▶ **WHAT THIS TASK INVOLVES**
Check every line below for the word "from" and copy the ones that have it.

▶ **DATASET SECTION**
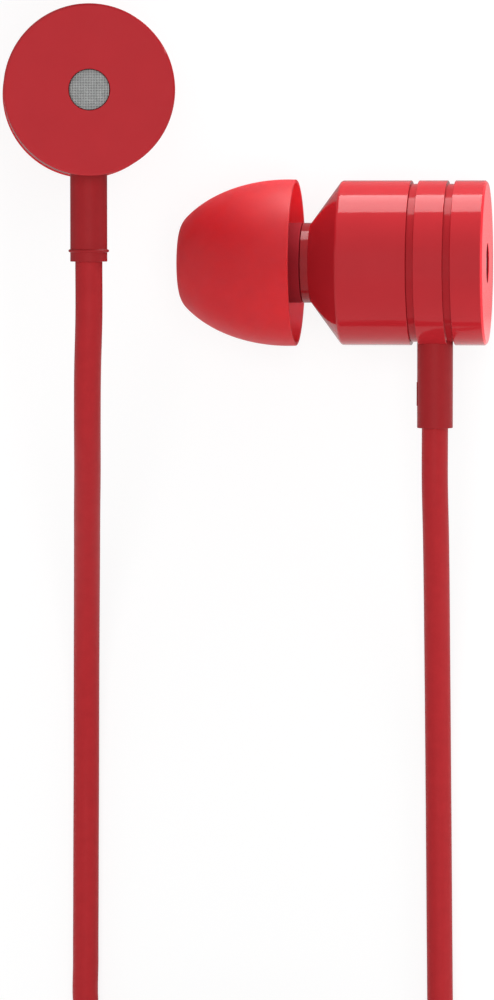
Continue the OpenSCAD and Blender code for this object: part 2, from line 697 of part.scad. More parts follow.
// Stations along the plug, from the relief's rear end (0) to the tip
grip_z = plug_relief_len;
shaft_z = grip_z + grip_len;
plug_end = shaft_z + plug_len;
ring_front = plug_end - tip_contact_len - band_w;
ring_back = ring_front - ring_contact_len;
plug_r = plug_d / 2;
rod_r = 0.45;
core_r = 0.75;
ring_in_r = 1.1;
sleeve_in_r = 1.34;
collar_r = collar_d / 2;
grip_shell_r = grip_d / 2 - 0.45;
collar_z = shaft_z - 4;

module plug_tip() {
    head = ring_front + band_w;
    color(NICKEL) at_plug() rotate_extrude()
        polygon([[0, collar_z - 4], [rod_r, collar_z - 4], [rod_r, head],
            [plug_r - 0.1, head], [1.2, head + 0.5], [1.2, head + 0.7],
            [plug_r - 0.03, plug_end - 1.95], [plug_r, plug_end - 1.75],
            [plug_r - 0.05, plug_end - 1.5], [0.9, plug_end - 0.15], [0.55, plug_end],
            [0, plug_end]]);
}

module plug_ring() {
    color(NICKEL) at_plug() rotate_extrude()
        polygon([[core_r + contact_fit, collar_z - 2.5], [ring_in_r, collar_z - 2.5],
            [ring_in_r, ring_back], [plug_r, ring_back], [plug_r, ring_front],
            [core_r + contact_fit, ring_front]]);
}

module plug_sleeve() {
    color(NICKEL) at_plug() rotate_extrude()
        polygon([[sleeve_in_r + contact_fit, collar_z - 1],
            [grip_shell_r - contact_fit, collar_z - 1], [grip_shell_r - contact_fit, collar_z],
            [collar_r, collar_z], [collar_r, shaft_z], [plug_r, shaft_z],
            [plug_r, ring_back - band_w], [sleeve_in_r + contact_fit, ring_back - band_w]]);
}

module plug_insulators() {
    color(BLACK) at_plug() {
        rotate_extrude()
            polygon([[rod_r + contact_fit, collar_z - 3.2], [core_r, collar_z - 3.2],
                [core_r, ring_front], [plug_r, ring_front], [plug_r, ring_front + band_w],
                [rod_r + contact_fit, ring_front + band_w]]);
        rotate_extrude()
            polygon([[ring_in_r + contact_fit, collar_z - 1.7], [sleeve_in_r, collar_z - 1.7],
                [sleeve_in_r, ring_back - band_w], [plug_r, ring_back - band_w],
                [plug_r, ring_back], [ring_in_r + contact_fit, ring_back]]);
    }
}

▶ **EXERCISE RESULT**
Continue the OpenSCAD and Blender code for this object: part 2, from line 697 of part.scad. More parts follow.
// Stations along the plug, from the relief's rear end (0) to the tip